BRIEF: Wherever a line in the data below holds "ones", copy that line.

(Rows from an object dataset)
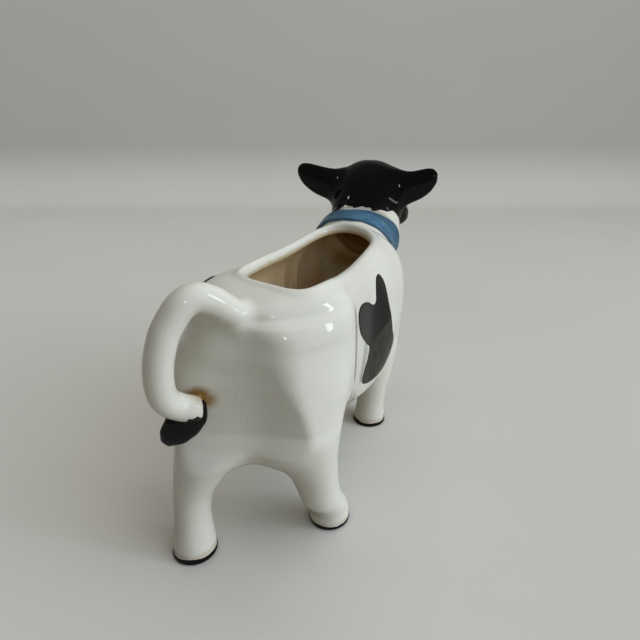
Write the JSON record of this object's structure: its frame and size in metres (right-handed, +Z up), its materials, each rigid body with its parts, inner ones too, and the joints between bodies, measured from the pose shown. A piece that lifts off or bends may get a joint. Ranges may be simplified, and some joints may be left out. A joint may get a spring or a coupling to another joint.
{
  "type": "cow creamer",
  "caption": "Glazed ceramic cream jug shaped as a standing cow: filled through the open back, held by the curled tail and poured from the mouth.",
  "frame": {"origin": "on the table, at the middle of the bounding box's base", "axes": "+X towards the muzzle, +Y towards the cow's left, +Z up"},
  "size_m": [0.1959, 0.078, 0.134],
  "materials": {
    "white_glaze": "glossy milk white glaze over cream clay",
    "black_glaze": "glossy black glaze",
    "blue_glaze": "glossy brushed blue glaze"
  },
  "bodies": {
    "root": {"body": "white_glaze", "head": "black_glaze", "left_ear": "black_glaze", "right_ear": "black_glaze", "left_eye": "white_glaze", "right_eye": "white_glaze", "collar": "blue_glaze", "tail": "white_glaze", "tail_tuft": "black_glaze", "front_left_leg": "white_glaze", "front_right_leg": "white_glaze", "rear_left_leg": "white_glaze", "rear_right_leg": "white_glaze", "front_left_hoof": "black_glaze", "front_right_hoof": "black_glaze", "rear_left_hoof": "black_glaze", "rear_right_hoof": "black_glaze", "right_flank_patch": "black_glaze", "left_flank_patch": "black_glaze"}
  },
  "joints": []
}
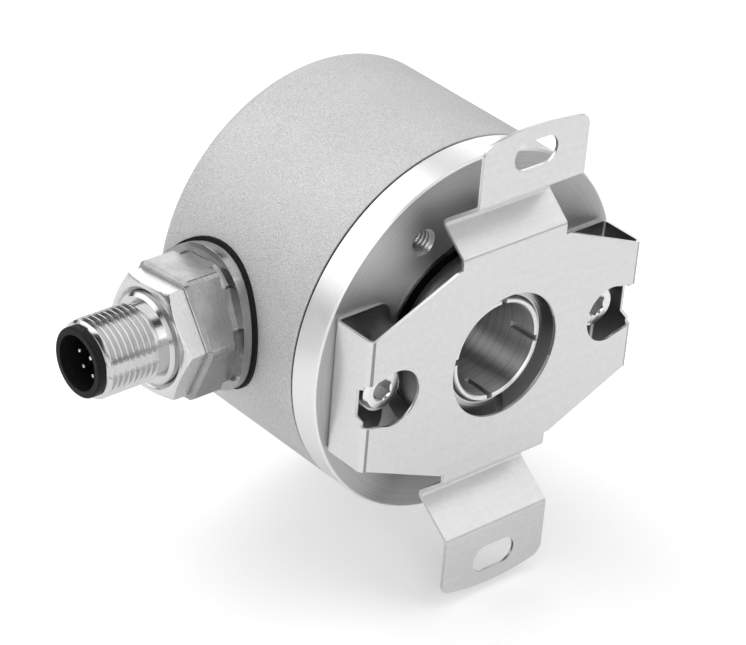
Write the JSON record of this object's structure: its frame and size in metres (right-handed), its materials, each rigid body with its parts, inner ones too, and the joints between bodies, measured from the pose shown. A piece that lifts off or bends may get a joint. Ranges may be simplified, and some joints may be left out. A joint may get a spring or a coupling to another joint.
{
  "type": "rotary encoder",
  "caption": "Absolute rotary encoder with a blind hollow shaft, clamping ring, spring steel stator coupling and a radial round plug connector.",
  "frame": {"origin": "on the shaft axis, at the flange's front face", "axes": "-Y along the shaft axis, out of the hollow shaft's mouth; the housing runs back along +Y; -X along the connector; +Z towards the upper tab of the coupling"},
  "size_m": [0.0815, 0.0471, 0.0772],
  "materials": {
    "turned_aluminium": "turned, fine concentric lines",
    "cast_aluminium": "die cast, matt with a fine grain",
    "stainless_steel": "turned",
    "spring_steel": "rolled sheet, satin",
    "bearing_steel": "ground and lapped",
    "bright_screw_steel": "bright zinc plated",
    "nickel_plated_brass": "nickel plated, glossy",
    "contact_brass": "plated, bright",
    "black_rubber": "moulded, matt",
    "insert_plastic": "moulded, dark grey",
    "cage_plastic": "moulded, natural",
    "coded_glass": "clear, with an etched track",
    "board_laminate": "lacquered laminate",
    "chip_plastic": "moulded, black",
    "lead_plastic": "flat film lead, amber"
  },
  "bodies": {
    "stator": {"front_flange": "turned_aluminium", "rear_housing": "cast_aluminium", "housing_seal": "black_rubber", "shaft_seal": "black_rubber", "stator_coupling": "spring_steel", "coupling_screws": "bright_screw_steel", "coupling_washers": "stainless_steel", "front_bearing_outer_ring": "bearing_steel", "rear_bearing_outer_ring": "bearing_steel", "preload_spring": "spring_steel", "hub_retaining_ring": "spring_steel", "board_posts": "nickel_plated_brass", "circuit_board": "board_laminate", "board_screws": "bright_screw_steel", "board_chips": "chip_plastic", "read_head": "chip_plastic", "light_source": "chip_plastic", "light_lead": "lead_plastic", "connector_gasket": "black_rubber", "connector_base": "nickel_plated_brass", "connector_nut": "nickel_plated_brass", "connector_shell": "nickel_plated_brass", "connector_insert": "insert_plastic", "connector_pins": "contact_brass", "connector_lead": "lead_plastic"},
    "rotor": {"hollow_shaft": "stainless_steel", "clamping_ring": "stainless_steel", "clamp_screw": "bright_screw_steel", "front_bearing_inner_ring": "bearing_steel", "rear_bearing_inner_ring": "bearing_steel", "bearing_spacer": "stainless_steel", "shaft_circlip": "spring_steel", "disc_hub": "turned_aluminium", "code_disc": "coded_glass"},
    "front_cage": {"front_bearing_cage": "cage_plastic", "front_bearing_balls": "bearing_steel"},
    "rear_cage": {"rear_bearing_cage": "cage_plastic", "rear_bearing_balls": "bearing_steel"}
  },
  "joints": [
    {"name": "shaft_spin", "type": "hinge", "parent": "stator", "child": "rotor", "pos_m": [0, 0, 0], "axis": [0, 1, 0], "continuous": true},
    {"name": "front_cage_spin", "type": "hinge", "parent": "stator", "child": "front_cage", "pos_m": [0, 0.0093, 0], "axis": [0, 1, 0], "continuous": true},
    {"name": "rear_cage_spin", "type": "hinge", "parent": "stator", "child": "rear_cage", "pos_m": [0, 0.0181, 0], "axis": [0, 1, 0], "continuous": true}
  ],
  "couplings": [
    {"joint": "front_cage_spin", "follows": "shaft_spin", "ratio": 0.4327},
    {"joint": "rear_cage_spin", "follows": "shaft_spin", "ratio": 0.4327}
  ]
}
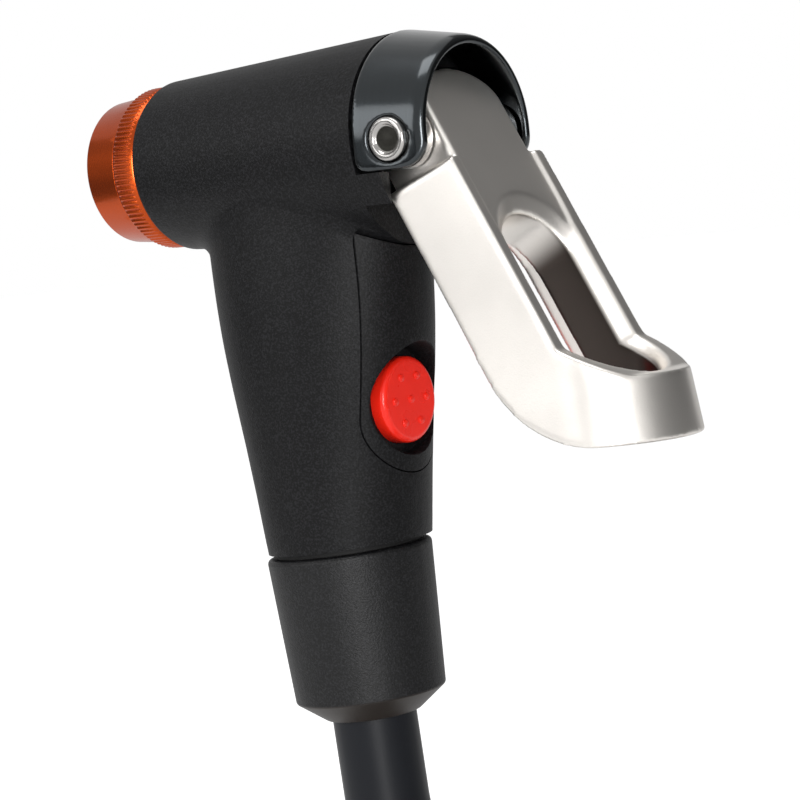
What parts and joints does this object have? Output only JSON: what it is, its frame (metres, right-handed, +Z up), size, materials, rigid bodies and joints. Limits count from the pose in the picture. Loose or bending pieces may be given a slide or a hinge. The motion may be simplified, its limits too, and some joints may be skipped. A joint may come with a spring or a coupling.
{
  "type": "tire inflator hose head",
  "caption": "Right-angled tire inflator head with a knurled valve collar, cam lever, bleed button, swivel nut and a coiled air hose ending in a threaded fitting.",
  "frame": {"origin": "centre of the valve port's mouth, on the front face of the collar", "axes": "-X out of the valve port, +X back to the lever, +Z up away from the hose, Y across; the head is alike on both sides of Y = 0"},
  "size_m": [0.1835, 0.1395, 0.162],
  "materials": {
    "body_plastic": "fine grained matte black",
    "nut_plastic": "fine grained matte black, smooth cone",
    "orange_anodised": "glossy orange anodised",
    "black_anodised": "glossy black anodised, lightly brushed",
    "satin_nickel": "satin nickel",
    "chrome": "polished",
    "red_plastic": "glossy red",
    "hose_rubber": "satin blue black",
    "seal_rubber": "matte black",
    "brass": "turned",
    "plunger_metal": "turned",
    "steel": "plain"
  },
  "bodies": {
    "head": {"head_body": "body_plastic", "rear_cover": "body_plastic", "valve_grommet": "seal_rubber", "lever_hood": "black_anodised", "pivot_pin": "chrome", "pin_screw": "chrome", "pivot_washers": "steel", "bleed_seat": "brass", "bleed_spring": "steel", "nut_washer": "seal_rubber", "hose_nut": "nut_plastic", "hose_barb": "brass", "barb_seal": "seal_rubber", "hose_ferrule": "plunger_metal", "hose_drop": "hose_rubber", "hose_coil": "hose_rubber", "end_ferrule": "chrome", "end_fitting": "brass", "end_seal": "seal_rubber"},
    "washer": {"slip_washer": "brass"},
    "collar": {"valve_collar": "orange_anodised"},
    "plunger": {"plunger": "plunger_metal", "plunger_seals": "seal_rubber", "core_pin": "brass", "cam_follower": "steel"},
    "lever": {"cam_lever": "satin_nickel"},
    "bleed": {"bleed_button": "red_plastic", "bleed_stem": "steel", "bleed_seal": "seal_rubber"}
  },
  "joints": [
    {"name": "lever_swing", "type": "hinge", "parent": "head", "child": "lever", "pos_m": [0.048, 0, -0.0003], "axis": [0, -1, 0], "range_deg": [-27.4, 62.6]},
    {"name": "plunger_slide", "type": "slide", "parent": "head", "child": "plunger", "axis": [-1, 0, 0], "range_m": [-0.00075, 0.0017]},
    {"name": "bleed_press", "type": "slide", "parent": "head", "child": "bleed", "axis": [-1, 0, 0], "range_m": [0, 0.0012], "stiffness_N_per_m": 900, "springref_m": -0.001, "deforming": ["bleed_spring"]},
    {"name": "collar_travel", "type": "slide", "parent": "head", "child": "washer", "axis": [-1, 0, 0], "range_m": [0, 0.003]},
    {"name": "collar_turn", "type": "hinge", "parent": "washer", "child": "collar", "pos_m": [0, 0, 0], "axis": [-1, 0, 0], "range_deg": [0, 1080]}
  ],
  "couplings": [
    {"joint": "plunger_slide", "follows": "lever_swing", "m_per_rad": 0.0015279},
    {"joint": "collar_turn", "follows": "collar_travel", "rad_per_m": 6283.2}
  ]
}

OUTPUT FOR THIS TASK:
Write the JSON record of this object's structure: its frame and size in metres (right-handed, +Z up), its materials, each rigid body with its parts, inner ones too, and the joints between bodies, measured from the pose shown. A piece that lifts off or bends may get a joint. Ranges may be simplified, and some joints may be left out. A joint may get a spring or a coupling to another joint.
Write the JSON record of this object's structure: its frame and size in metres (right-handed), its materials, each rigid body with its parts, inner ones too, and the joints between bodies, measured from the pose shown. A piece that lifts off or bends may get a joint. Ranges may be simplified, and some joints may be left out. A joint may get a spring or a coupling to another joint.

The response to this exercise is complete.